→ **Exercise directions**
Search the data below for the word "Blender" and copy each line that holds it.

→ **Input rows**
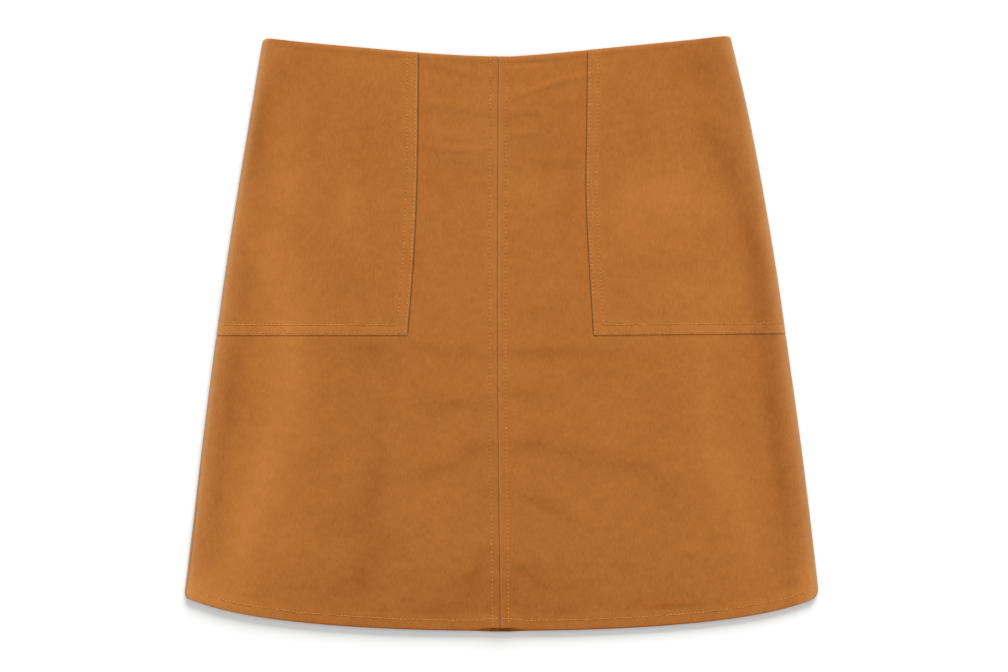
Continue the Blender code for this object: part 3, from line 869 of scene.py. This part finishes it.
def make_pocket(name, side, material):
    points = folded(pocket_points(side), 1, side, POCKET_FOLD, POCKET_FOLD, POCKET_TURN_DEPTH,
                    POCKET_TURN_DEPTH)
    x, y = points[:, :, 0], points[:, :, 1]
    lower = y - pocket_bottom_y(x)
    inner = np.abs(x - pocket_edge_at(side, y))
    # Painted highlights on the folded edges, painted light on the stitched bands, painted shade along the
    # inner edge.
    pale = painted_sheen(side, x, y) + fold_painted_sheen(POCKET_PAINTED_HIGHLIGHT[side], inner) + fold_painted_sheen(POCKET_LOWER_HIGHLIGHT, lower)
    light = np.maximum(POCKET_HEM_PAINTED_LIGHT * fall(lower, POCKET_LIGHT_START, POCKET_LIGHT_REACH),
                       POCKET_EDGE_PAINTED_LIGHT * fall(inner, POCKET_LIGHT_START, POCKET_LIGHT_REACH))
    nap_and_shading = nap_and_painted_light(side, x, y) + light - POCKET_LINE_PAINTED_SHADE[side] * bell(inner, LINE_HALF)
    return add_cloth("pocket_" + name, points, 1, nap_and_shading, pale, material)


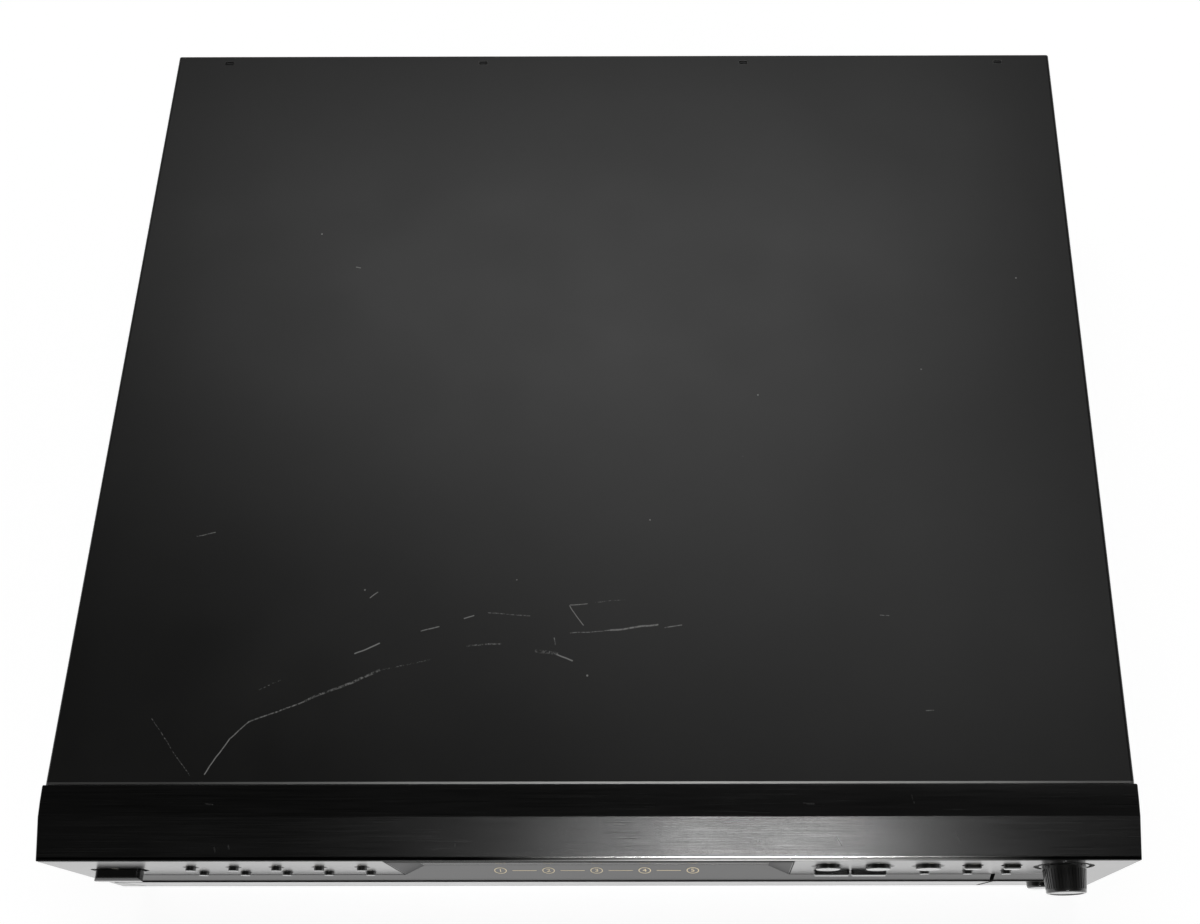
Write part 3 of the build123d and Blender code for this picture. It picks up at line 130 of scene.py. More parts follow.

→ **Answer**
Continue the Blender code for this object: part 3, from line 869 of scene.py. This part finishes it.
Write part 3 of the build123d and Blender code for this picture. It picks up at line 130 of scene.py. More parts follow.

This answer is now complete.